Desde el principio entraron en juego elementos eróticos -ergo diabólicos- que ponían sobreaviso al pequeño lector. La mora Zoraida, perfectamente inolvidable, o la Mujer Pirata, o la Princesa Asmina, o muchas judías o las favoritas de mil sultanes malvados, lo sacrificaron todo -posición social, favores de reyes e incluso la vida- con tal de conseguir los amores del héroe, cuya fijación en los rubios ideales castellanos -¿Ana María o Fernando?- le apartaron en todo momento de caer en la tentación. El desahogo físico era la lucha, siempre al lado de Fernando, quien incluso llegó a sufrir torturas atroces por su amo... de las cuales era, naturalmente, salvado por éste. El rechazo que el héroe ha hecho siempre de toda posibilidad erótica representa toda una actitud social, un aviso permanente: a la mujer-mujer (Zoraida fue una hembra bien ardiente, hasta que le tocó morir, arrepentida de haberlo sido) se opone la mujer-mito; al desahogo erótico se opone la vida en comunidad masculina y la lucha con justificaciones de reivindicación histórica. En cierta manera, las aventuras del Guerrero del Antifaz equivalían a las ideas que la clase media inculca a sus cachorros acerca de la relación erótica: al final de la misma siempre existe, bien agazapada, una mortal enfermedad venérea.
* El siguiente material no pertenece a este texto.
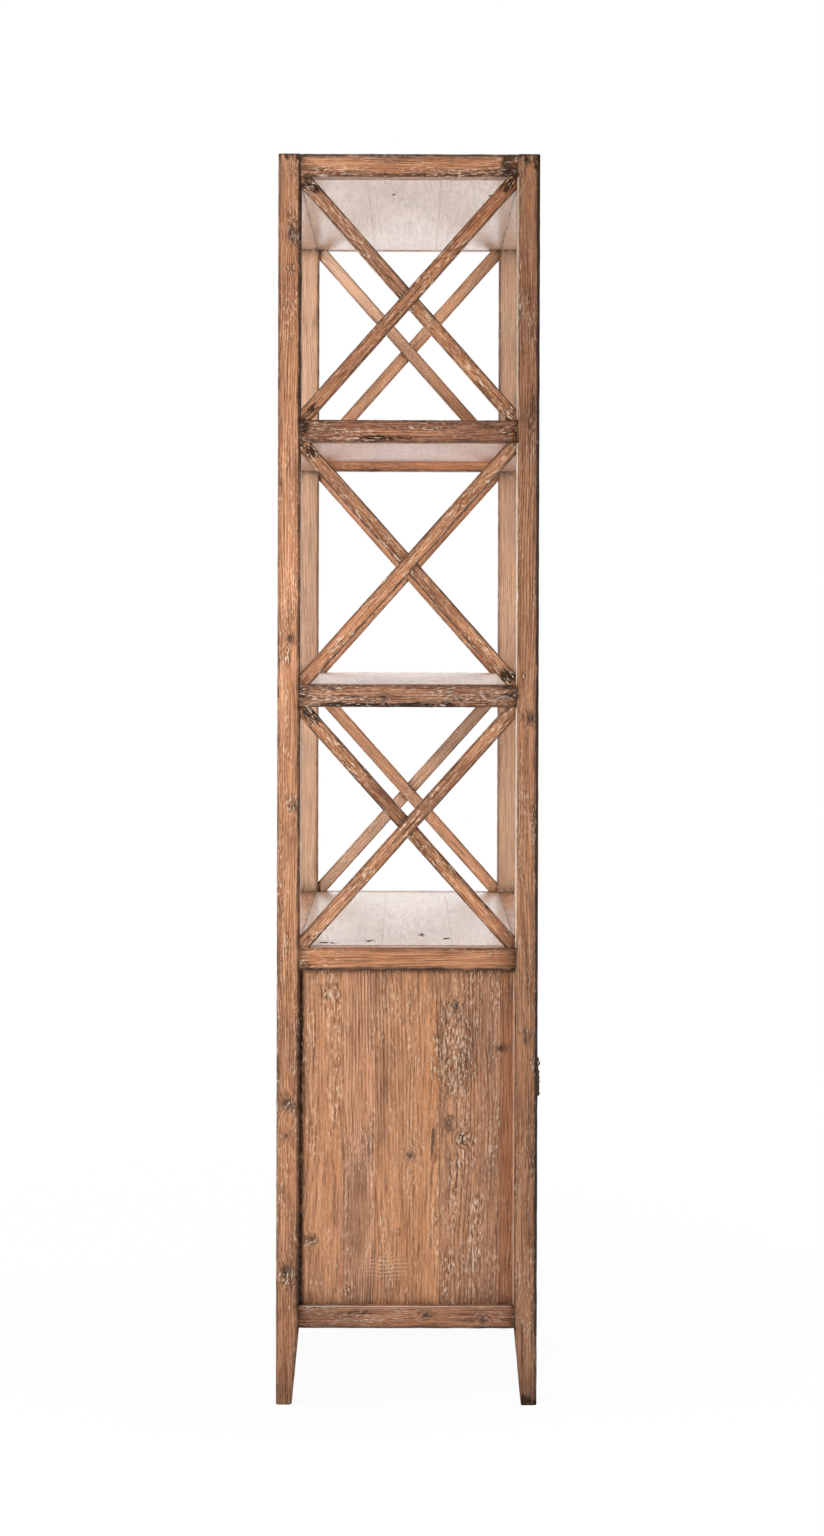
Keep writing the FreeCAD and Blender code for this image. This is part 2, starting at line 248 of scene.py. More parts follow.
class Recipe:
    """A node tree, with a short word for each thing that a finish does in it."""

    def __init__(self, tree):
        self.tree = tree

    def put(self, value, socket):
        if isinstance(value, bpy.types.NodeSocket):
            self.tree.links.new(value, socket)
        elif value is not None:
            socket.default_value = value

    def node(self, kind, *given, **settings):
        """A node with its settings. What is given goes to its first inputs; None leaves one as it is."""
        node = self.tree.nodes.new(kind)
        for name, value in settings.items():
            setattr(node, name, value)
        for socket, value in zip(node.inputs, given):
            self.put(value, socket)
        return node

    def kept(self, key, output="Fac"):
        """What timber_piece kept on the points under this name."""
        return self.node("ShaderNodeAttribute", attribute_name=key).outputs[output]

    def maths(self, what, *values, clamp=False):
        return self.node("ShaderNodeMath", *values, operation=what, use_clamp=clamp).outputs[0]

    def times(self, *values, clamp=False):
        return self.maths("MULTIPLY", *values, clamp=clamp)

    def plus(self, base, value, factor, clamp=False):
        return self.maths("MULTIPLY_ADD", value, factor, base, clamp=clamp)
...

Los compañeros del Guerrero, en la corte de algún visir mal nacido, son obligados a pasar por una tabla tambaleante con cuchillos envenenados y colocados de punta: al tambalearse la tabla tuvimos hermosos primeros planos de cuerpos -jóvenes y ancianos, masculinos y femeninos- atravesados por los cuchillos. Una bailarina mora, a quien se quería obligar a bailar sobre brasas ardientes, fue defendida por un capitán, que al ser descubierto sufrió en tres viñetas tres tormentos sucesivos: el potro con cuchillos afilados, el fuego lento y la aplicación de hierros candentes, lo cual, desde luego, no nos ahorró una espléndida escena de la bailarina quemándose los pies al bailar descalza sobre las brasas. El rostro de Zoraida fue desfigurado con hierro candente y el Guerrero fue colgado -casi sin salvación posible- sobre una gigantesca olla de aceite hirviendo, en medio de una plaza pública.